Residents of Beer Sheba, the largest city in the Negev Desert, rubbed their eyes in disbelief this morning when they awoke to find their city blanketed in white. The last snowstorm there was about 50 years ago, residents said. A reporter for Israel radio said the snow in his Beer Sheba front yard was 4 inches deep.

Heavy snow fell over the hills of the West Bank, stranding hundreds of cars on the road south from Jerusalem to Hebron. The army sent heavy vehicles to extract Palestinian and Israeli drivers.

As the snow continued to fall, road graders cleared the Jerusalem-Tel Aviv highway. Jerusalem is about 2,600 feet above sea level. Tel Aviv, 45 miles away, is on the Mediterranean seashore.

The storm dumped heavy rain on Tel Aviv and other low-lying places. Dozens of families were evacuated from flooded houses, and streets were blocked by rivers of water as drainage systems overloaded.

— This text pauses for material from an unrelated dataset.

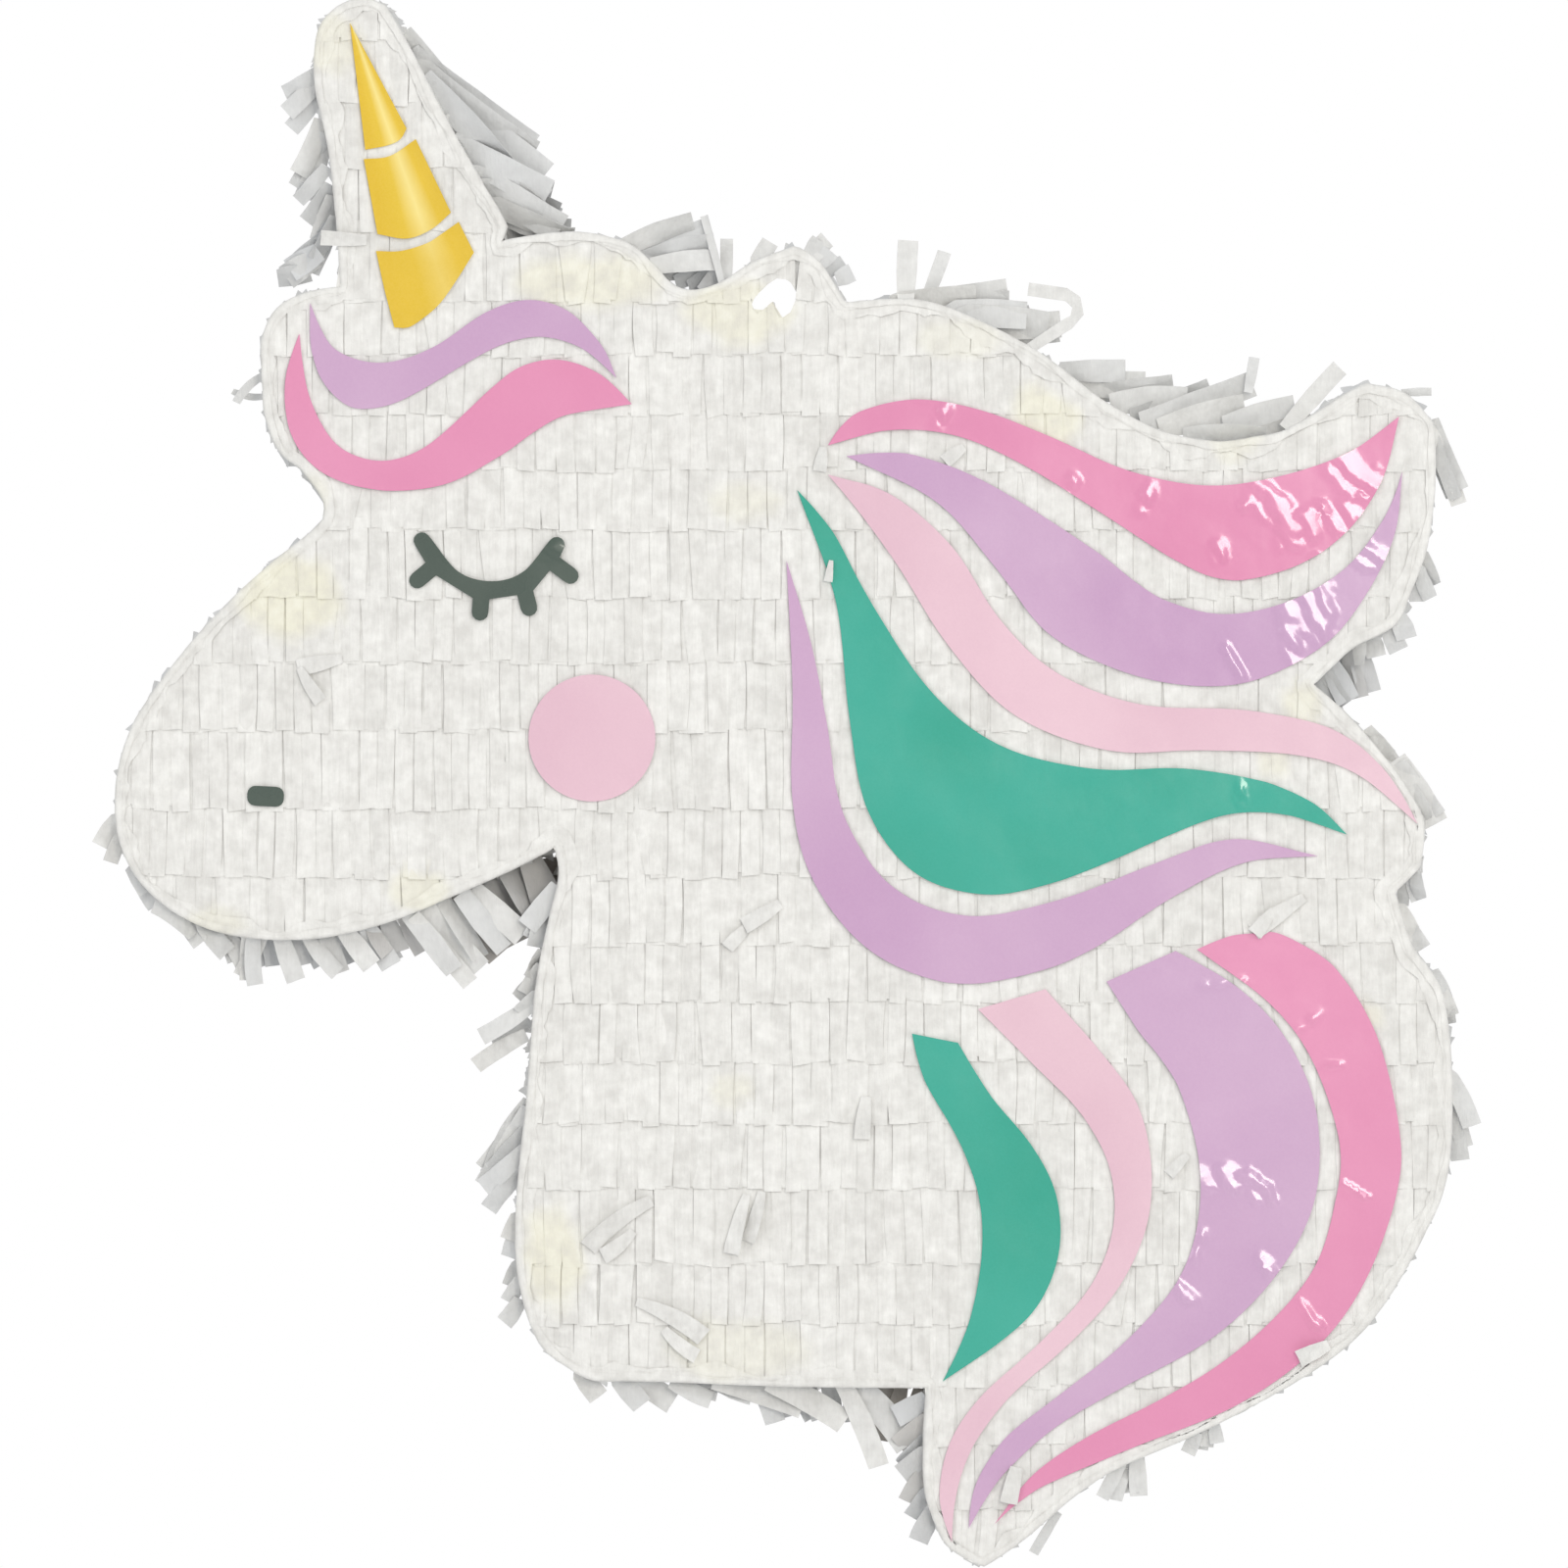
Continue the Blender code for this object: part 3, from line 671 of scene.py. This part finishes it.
def build_sticker(node, ring):
    """A sheet of vinyl inside a ring, in place of its node."""
    flat, faces = filled([ring], inner_points(Region(ring), ring, STICKER_GRID))
    total = len(flat)
    outer = [(p.x, FRONT - sticker_height(p.x, p.y), p.y) for p in flat]
    vertices = outer + [(x, y + STICKER_THICKNESS, z) for x, y, z in outer]
    used = dict.fromkeys((a, b) for face in faces for a, b in zip(face, face[1:] + face[:1]))
    solid = [tuple(face) for face in faces]
    solid += [tuple(i + total for i in reversed(face)) for face in faces]
    solid += [(b, a, a + total, b + total) for a, b in used if (b, a) not in used]
    colour = next(c for start, c in COLOURS.items() if node.startswith(start))
    stored = {"across": horn_across(vertices)} if colour == "gold" else {}
    mesh = new_mesh("sticker_" + node, vertices, solid, FINISHES[colour], **stored)
    mesh.set_sharp_from_angle(angle=STICKER_CREASE)
    piece = new_object("sticker_" + node, mesh)
    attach(piece, "shell")
    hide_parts(node)


def horn_across(vertices):
    """Where each point lies across the horn, from 0 at its left side to 1 at its right.

    It is an angle about the horn's tip. The base's lower left corner lies inset from its box.
    """
    inset, above_tip = 7.0, 1.0
    tip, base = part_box("horn_tip"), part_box("horn_base")
    apex = Vector((tip[0].x, tip[1].z)) / MM
    left = Vector((base[0].x, base[0].z)) / MM - apex
    right = Vector((base[1].x, base[1].z)) / MM - apex
    first, last = math.atan2(left.x + inset, -left.y), math.atan2(right.x, -right.y)
    angles = [math.atan2(x - apex.x, apex.y + above_tip - z) for x, _, z in vertices]
    return [(angle - first) / (last - first) for angle in angles]


# The faces

# The tissue over the rope hole is torn into two lobes: knots (x, z) clockwise from the top.
TORN_HOLE = [
    (3.0, 5.0), (5.4, 3.6), (7.2, 0.6), (6.6, -4.2), (5.2, -6.4), (3.0, -7.8), (1.3, -7.4), (0.7, -5.2),
    (0.2, -2.8), (-0.5, -2.5), (-3.0, -4.8), (-5.4, -6.5), (-7.3, -4.3), (-7.0, -2.2), (-3.8, 1.6),
    (0.2, 4.8),
]


def lay_backing(outline, hole):
    """The plain sheet of tissue glued on the front card, under the rows."""
    flat, faces = filled([outline, hole])
    torn = Region(hole)
    sheet = Sheet()
    # Its shade of 0.3 is painted shade, greying the sheet where it shows in the gaps between the
    # strips.
    sheet.add_points([(p.x, FRONT - BACKING_HEIGHT, p.y) for p in flat], 0.0, shade=0.3)
    for face in faces:
        middle = sum((flat[i] for i in face), Vector((0, 0))) / len(face)
        if not torn.holds(middle.x, middle.y):
            sheet.faces.append(tuple(face))
    tissue_object("front_backing", sheet, "shell")


def row_spans(outline):
    """The top and bottom of each row of strips. The rows meet at the lower edges of the CAD's rows."""
    low, high = extent(outline)
    edges = [row_edge(n) for n in FRONT_ROWS[:-1]]
    return list(zip([high[1] + 1] + edges, edges + [low[1] - 2]))


def build_front(outline, rows, stickers):
    """The tissue on the front, one piece for each row, in front of the backing sheet."""
    hole = smoothed([Vector(p) for p in TORN_HOLE], HOLE_STEP)
    lay_backing(outline, hole)
    low, high = extent(outline)
    face = Face(FRONT, -1, Region(outline, hole), Covers(Region(*stickers), low, high))
    for name, (top, bottom) in zip(FRONT_ROWS, rows):
        sheet = Sheet()
        lay_row(sheet, face, low[0], high[0], top + ROW_OVERLAP, bottom)
        tissue_object(name.replace("fringe", "row"), sheet, "shell", name)
    return face


def build_back(outline, rows):
    """The tissue on the back, in three pieces, and the tissue on the flap."""
    level = round(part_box("back_fringe_upper")[1].y / MM, 2)
    hole = smoothed(face_rings("back_fringe_upper", level)[1], HOLE_STEP)
    opening = face_rings("back_fringe_middle", level)[1]
    face = Face(BACK, 1, Region(outline, hole, opening))
    low, high = extent(outline)
    sheets = {f"back_fringe_{part}": Sheet() for part in ("upper", "middle", "lower")}
    for top, bottom in rows:
        name = next(n for n in sheets if (top + bottom) / 2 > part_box(n)[0].z / MM)
        lay_row(sheets[name], face, low[0], high[0], top + ROW_OVERLAP, bottom)
    for name, sheet in sheets.items():
        tissue_object(name.replace("fringe", "rows"), sheet, "shell", name)
    flap = Face(BACK, 1, Region(face_rings("flap_fringe", level)[0]))
    sheet = Sheet()
    low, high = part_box("flap_fringe")
    flap_base, flap_top = low.z / MM, high.z / MM
    for top, bottom in rows:
        if bottom < flap_top - FLAP_ROW and top > flap_base + FLAP_ROW:
            lay_row(sheet, flap, low.x / MM, high.x / MM, min(top + ROW_OVERLAP, flap_top), bottom)
    tissue_object("flap_rows", sheet, "flap", "flap_fringe")


# The wall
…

Ski operators at Mount Hermon, Israel's only ski resort, were happy about the storm. The mountain at the northern edge of the Golan Heights was closed last year, when almost no snow fell. But operators said 23 feet of snow were already on the ground at the upper level.

In Jordan, heavy snowfall blocked most streets in Amman and isolated remote villages in the north and center of the country.

The blizzard, which follows three years of drought that battered Jordan and other countries in the Middle East, sent many Jordanians to the streets to build snowmen, skate on icy roads and sidewalks and throw snowballs from rooftops at pedestrians.

``I called him Rabee Jr.,'' said fifth-grader Rabee Khalidi of his snowman. ``I hope Rabee will keep me company for some time.''

Weatherman Saleh Khattar said he expected the snowfall to abate Saturday afternoon.

Civil Defense Department spokesman Bassam al-Nimr said dozens of people were stranded on highways shrouded in fog and covered with ice and snow. Bulldozers were clearing the roads, and no serious accidents were reported.

The Jordan Electricity Co. said some areas in Amman's suburbs remained without power overnight because of material damage caused by the storm.